At the sensitive information type level
Filters at Entity - will cover all child patterns
The filters will be applied to all the instances classified by any of the patterns in that entity / sensitive information type.
<Entity id="6443b88f-2808-482a-8e1a-3ae5026645e1" patternsProximity="300" recommendedConfidence="85" filters="CompositeFiltersAtEntityLevel">
<Pattern confidenceLevel="85">
<IdMatch idRef="Regex_denmark_id" />
</Pattern>
</Entity>
At the individual pattern of the sensitive information type level
Filters only at the pattern level.
The filter will be applied to only the instances matched by the pattern.

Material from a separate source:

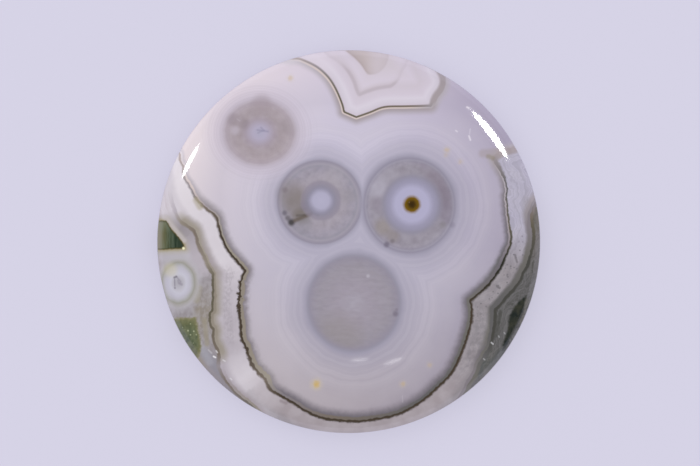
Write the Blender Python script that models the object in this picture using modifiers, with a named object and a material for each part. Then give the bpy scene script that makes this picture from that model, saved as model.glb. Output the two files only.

<Entity id="50842eb7-edc8-4019-85dd-5a5c1f2bb085" patternsProximity="300" recommendedConfidence="85">
<Pattern confidenceLevel="85" filters="CompositeFiltersAtPattern">
<IdMatch idRef="Keyword_cc_verification" />
</Pattern>
</Entity>
At the sensitive information type level with an additional filter on some of the patterns of that entity
Filters at Entity + pattern
The filters will be applied to all the instances classified by any of the patterns in that entity / sensitive information type. The pattern level filter will filter the instances matched by that pattern.
<Entity id="6443b88f-2808-482a-8e1a-3ae5026645e1" patternsProximity="300" recommendedConfidence="85" filters="CompositeFiltersAtEntityLevel">
<Pattern confidenceLevel="85" filters="CompositeFiltersAtPattern">
<IdMatch idRef="Regex_denmark_id" />
</Pattern>
</Entity>